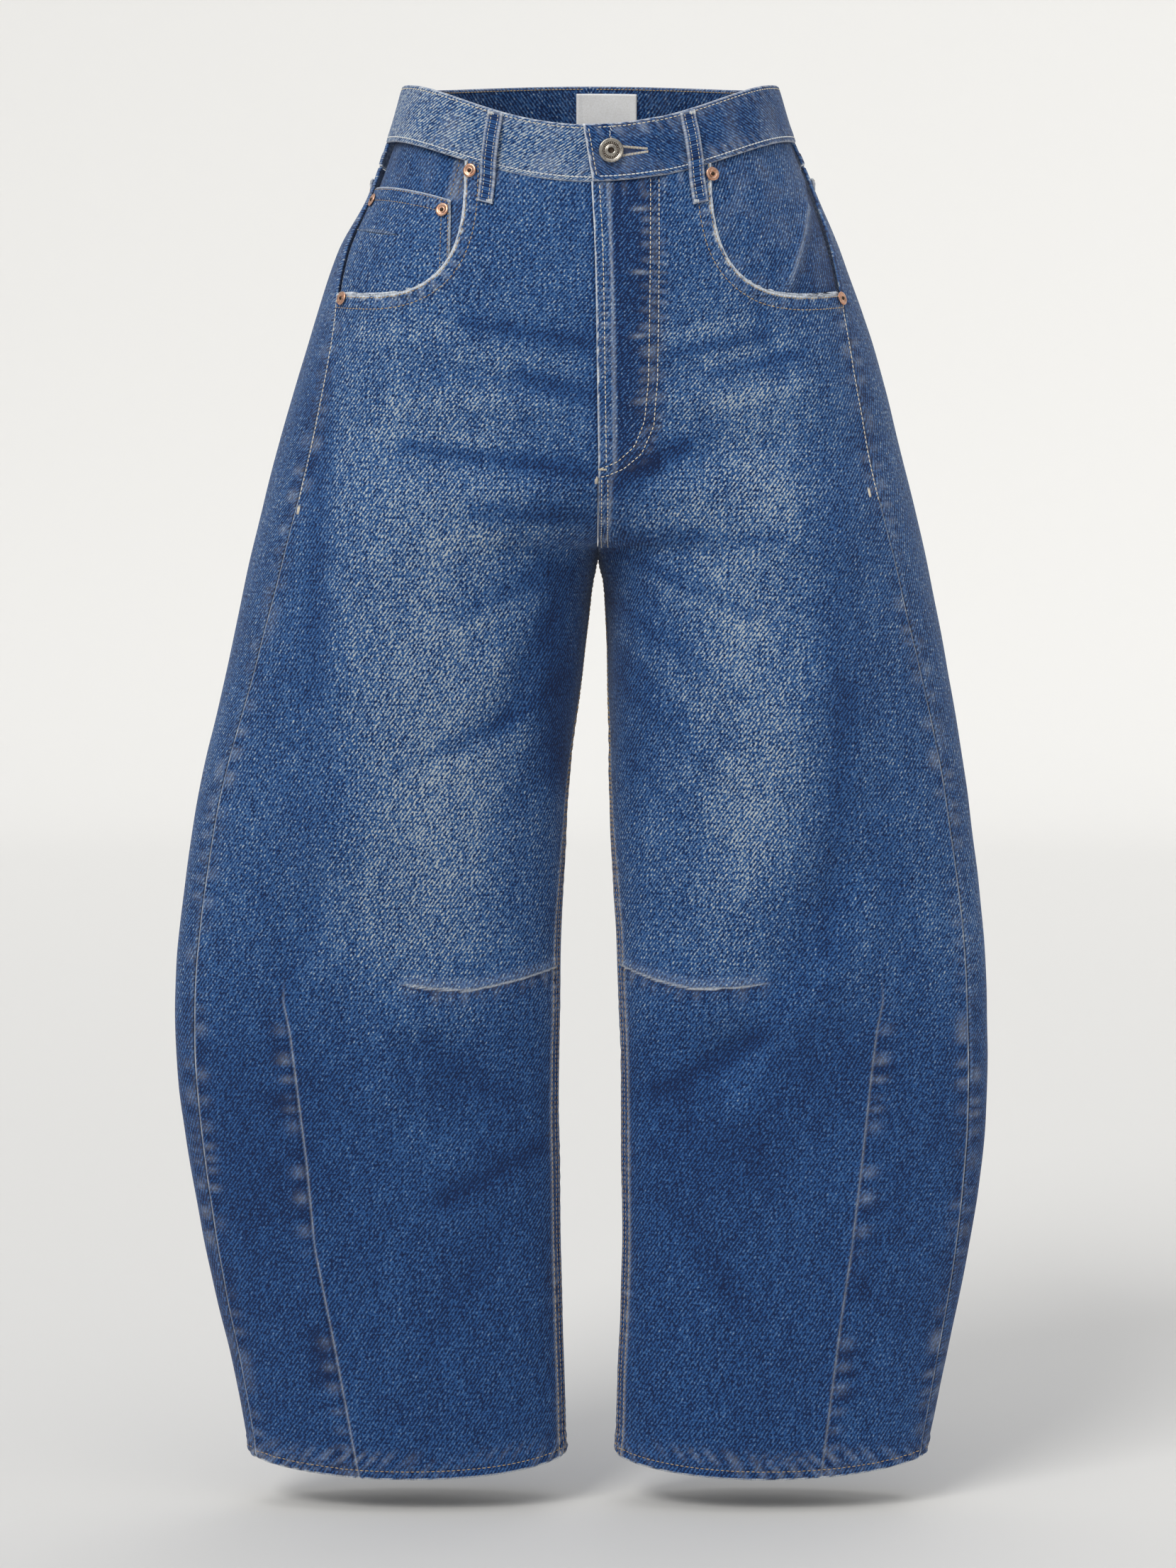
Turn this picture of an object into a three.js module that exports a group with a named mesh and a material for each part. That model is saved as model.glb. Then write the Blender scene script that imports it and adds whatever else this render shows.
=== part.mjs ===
// Barrel leg trousers in blue denim, filled out as if worn, with nothing inside.
// Millimetres, +Z up, -Y is the front, +X is the wearer's left.
// The origin is the middle of the waist opening, level with the top of the waistband at the hips.
// Every piece is a thin wall laid on one skin: the outer face of the filled-out cloth.
import * as THREE from 'three';

// Driving sizes
const DENIM = 1.5;               // thickness of one layer of cloth
const SEAM = 0.3;                // gap between pieces that are sewn together
const LAY = 0.8;                 // gap under a piece that lies on a panel, wide enough for flat facets
const WAIST_TOP = -4;            // top edge of the waistband at the side
const BAND_HEIGHT = 39;
const BAND_PROUD = 1;            // the folded waistband stands this far outside the skin
const BAND_DEEP = 2;             // and reaches this far inside it
const FRONT_DIP = 32;            // the waist is this much lower at the centre front than at the sides
const BACK_LIFT = 8;             // and this much higher at the centre back
const CROTCH = -325;
const RISE = 80;                 // the centre seams curve under over this height above the crotch
const KNEE = -640;
const HEM = -968;
const HEM_SAG = 12;              // the hem hangs this much lower in the middle of each leg
const HEM_TURNING = 10;
const HEM_PROUD = 0.7;           // the doubled cloth of the hem, outside and inside the skin
const HEM_DEEP = 2.3;
const POCKET_X = 84;             // where the front pocket opening meets the waistband
const POCKET_BOTTOM = -147;      // where it meets the side seam
const POCKET_SQUARENESS = 2.7;   // 2 is a quarter ellipse, more is squarer
const TUCK = 14;                 // how far the pieces beneath reach past the edge of the opening
const YOKE_SIDE = -59;           // lower edge of the back yoke at the side seam
const YOKE_POINT = 33;           // how much lower it is at the centre back
const INSEAM_TURN = THREE.MathUtils.degToRad(9);
const SKIN_POWER = 0.9;          // 1 is an ellipse, less is squarer
const INNER_FULLNESS = 0.1;      // the legs are deeper at the inseam than at the side

const BAND_BOTTOM = WAIST_TOP - BAND_HEIGHT;

// One row for each level. middle is the x of the centre seams, right and left are the distances
// of the outline from x = 0, gap is half the space between the legs, front and back are the depths
// from the side line, and seam is how far the side seam lies inside the outline.
const SECTIONS = [
  { z: 12, middle: 1, right: 124, left: 127, gap: 0, front: 94, back: 99, seam: 0.3 },
  { z: -40, middle: 2, right: 139, left: 143, gap: 0, front: 99, back: 106, seam: 0.5 },
  { z: -80, middle: 4, right: 154, left: 160, gap: 0, front: 104, back: 114, seam: 2 },
  { z: -120, middle: 5, right: 175, left: 177, gap: 0, front: 110, back: 122, seam: 7 },
  { z: -200, middle: 6, right: 201, left: 204, gap: 0, front: 114, back: 128, seam: 20 },
  { z: -280, middle: 7, right: 224, left: 225, gap: 0, front: 108, back: 122, seam: 26 },
  { z: -325, middle: 7, right: 235, left: 236, gap: 0, front: 98, back: 110, seam: 25 },
  { z: -355, middle: 7, right: 242, left: 242, gap: 4.8, front: 94, back: 104, seam: 24 },
  { z: -410, middle: 5, right: 254, left: 253, gap: 9.3, front: 87, back: 95, seam: 21 },
  { z: -500, middle: 0.5, right: 275, left: 268, gap: 14.8, front: 73, back: 80, seam: 17 },
  { z: -600, middle: 0.6, right: 289, left: 280, gap: 20, front: 59, back: 63, seam: 15 },
  { z: -670, middle: 1, right: 292, left: 283, gap: 22, front: 52, back: 55, seam: 14.5 },
  { z: -740, middle: 1.6, right: 286, left: 281, gap: 22.5, front: 48, back: 50, seam: 13 },
  { z: -830, middle: 2.4, right: 270, left: 269, gap: 22, front: 45, back: 46, seam: 9.5 },
  { z: -920, middle: 2, right: 250, left: 251, gap: 19.5, front: 43, back: 43, seam: 6 },
  { z: -985, middle: 1.8, right: 238, left: 238, gap: 17.5, front: 42, back: 42, seam: 5 },
];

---

__Exercise objective__
Extract each line of the listing above, copying it word for word.

__Final result__
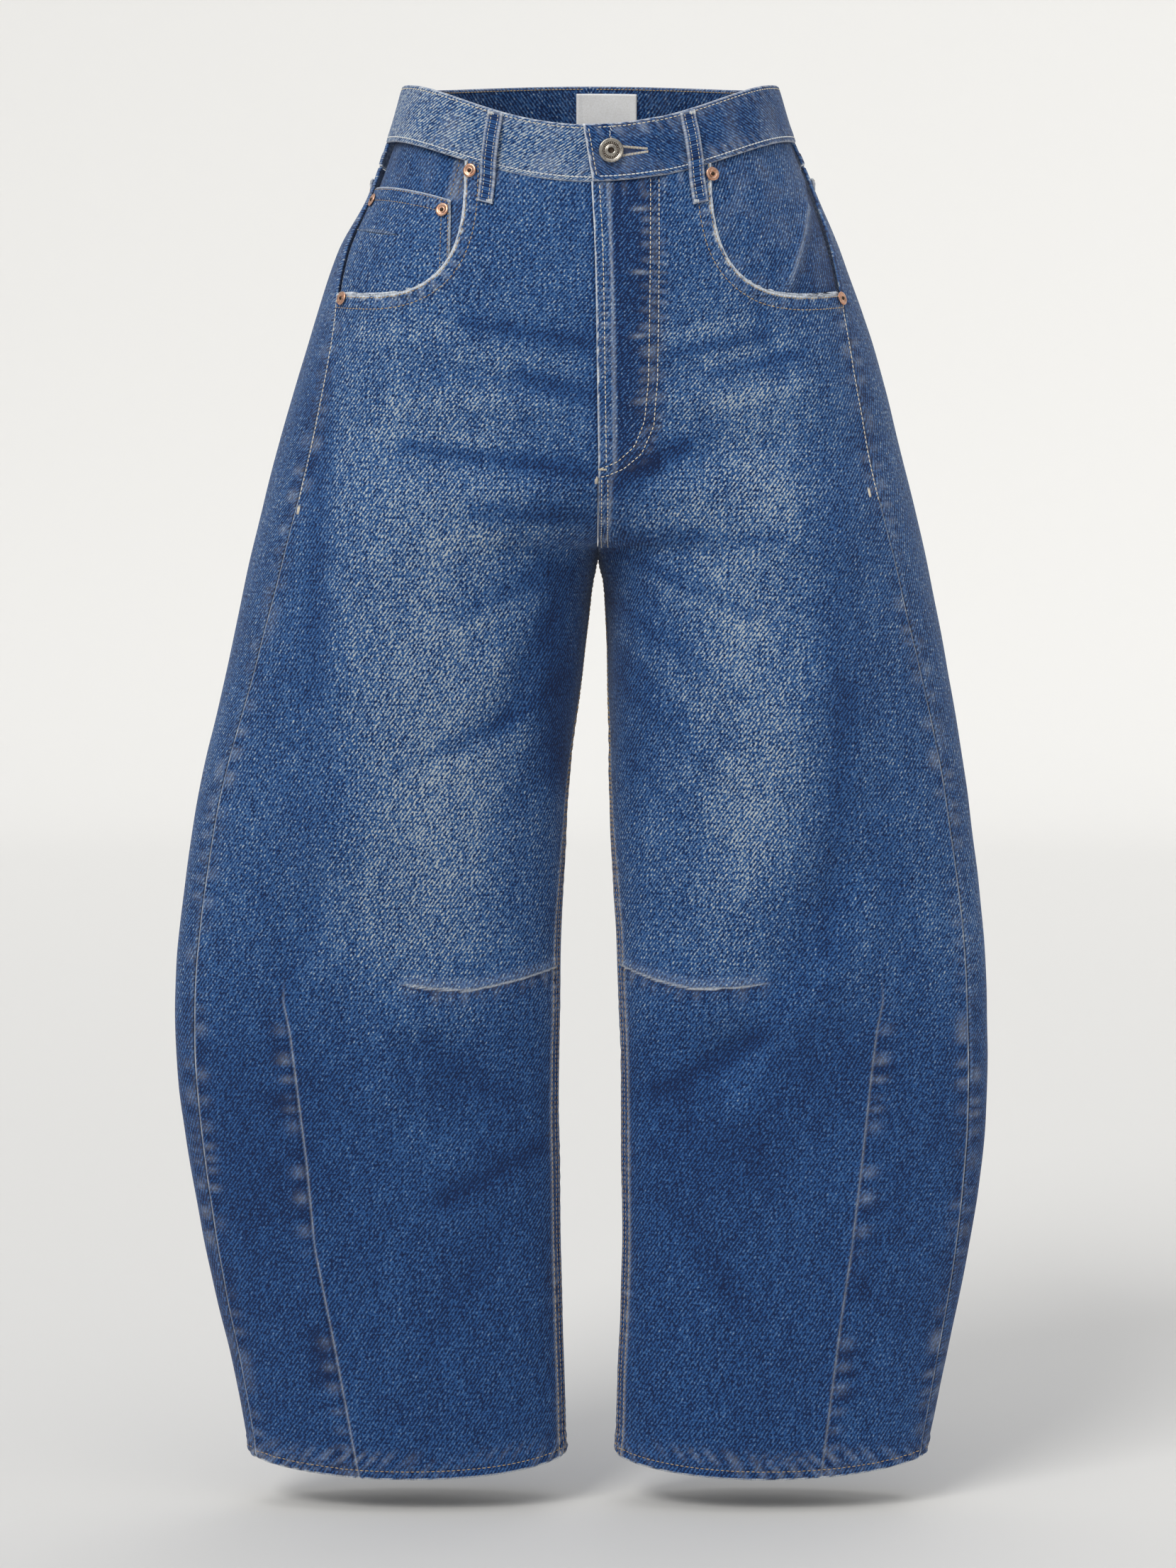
Turn this picture of an object into a three.js module that exports a group with a named mesh and a material for each part. That model is saved as model.glb. Then write the Blender scene script that imports it and adds whatever else this render shows.
=== part.mjs ===
// Barrel leg trousers in blue denim, filled out as if worn, with nothing inside.
// Millimetres, +Z up, -Y is the front, +X is the wearer's left.
// The origin is the middle of the waist opening, level with the top of the waistband at the hips.
// Every piece is a thin wall laid on one skin: the outer face of the filled-out cloth.
import * as THREE from 'three';

// Driving sizes
const DENIM = 1.5;               // thickness of one layer of cloth
const SEAM = 0.3;                // gap between pieces that are sewn together
const LAY = 0.8;                 // gap under a piece that lies on a panel, wide enough for flat facets
const WAIST_TOP = -4;            // top edge of the waistband at the side
const BAND_HEIGHT = 39;
const BAND_PROUD = 1;            // the folded waistband stands this far outside the skin
const BAND_DEEP = 2;             // and reaches this far inside it
const FRONT_DIP = 32;            // the waist is this much lower at the centre front than at the sides
const BACK_LIFT = 8;             // and this much higher at the centre back
const CROTCH = -325;
const RISE = 80;                 // the centre seams curve under over this height above the crotch
const KNEE = -640;
const HEM = -968;
const HEM_SAG = 12;              // the hem hangs this much lower in the middle of each leg
const HEM_TURNING = 10;
const HEM_PROUD = 0.7;           // the doubled cloth of the hem, outside and inside the skin
const HEM_DEEP = 2.3;
const POCKET_X = 84;             // where the front pocket opening meets the waistband
const POCKET_BOTTOM = -147;      // where it meets the side seam
const POCKET_SQUARENESS = 2.7;   // 2 is a quarter ellipse, more is squarer
const TUCK = 14;                 // how far the pieces beneath reach past the edge of the opening
const YOKE_SIDE = -59;           // lower edge of the back yoke at the side seam
const YOKE_POINT = 33;           // how much lower it is at the centre back
const INSEAM_TURN = THREE.MathUtils.degToRad(9);
const SKIN_POWER = 0.9;          // 1 is an ellipse, less is squarer
const INNER_FULLNESS = 0.1;      // the legs are deeper at the inseam than at the side

const BAND_BOTTOM = WAIST_TOP - BAND_HEIGHT;

// One row for each level. middle is the x of the centre seams, right and left are the distances
// of the outline from x = 0, gap is half the space between the legs, front and back are the depths
// from the side line, and seam is how far the side seam lies inside the outline.
const SECTIONS = [
  { z: 12, middle: 1, right: 124, left: 127, gap: 0, front: 94, back: 99, seam: 0.3 },
  { z: -40, middle: 2, right: 139, left: 143, gap: 0, front: 99, back: 106, seam: 0.5 },
  { z: -80, middle: 4, right: 154, left: 160, gap: 0, front: 104, back: 114, seam: 2 },
  { z: -120, middle: 5, right: 175, left: 177, gap: 0, front: 110, back: 122, seam: 7 },
  { z: -200, middle: 6, right: 201, left: 204, gap: 0, front: 114, back: 128, seam: 20 },
  { z: -280, middle: 7, right: 224, left: 225, gap: 0, front: 108, back: 122, seam: 26 },
  { z: -325, middle: 7, right: 235, left: 236, gap: 0, front: 98, back: 110, seam: 25 },
  { z: -355, middle: 7, right: 242, left: 242, gap: 4.8, front: 94, back: 104, seam: 24 },
  { z: -410, middle: 5, right: 254, left: 253, gap: 9.3, front: 87, back: 95, seam: 21 },
  { z: -500, middle: 0.5, right: 275, left: 268, gap: 14.8, front: 73, back: 80, seam: 17 },
  { z: -600, middle: 0.6, right: 289, left: 280, gap: 20, front: 59, back: 63, seam: 15 },
  { z: -670, middle: 1, right: 292, left: 283, gap: 22, front: 52, back: 55, seam: 14.5 },
  { z: -740, middle: 1.6, right: 286, left: 281, gap: 22.5, front: 48, back: 50, seam: 13 },
  { z: -830, middle: 2.4, right: 270, left: 269, gap: 22, front: 45, back: 46, seam: 9.5 },
  { z: -920, middle: 2, right: 250, left: 251, gap: 19.5, front: 43, back: 43, seam: 6 },
  { z: -985, middle: 1.8, right: 238, left: 238, gap: 17.5, front: 42, back: 42, seam: 5 },
];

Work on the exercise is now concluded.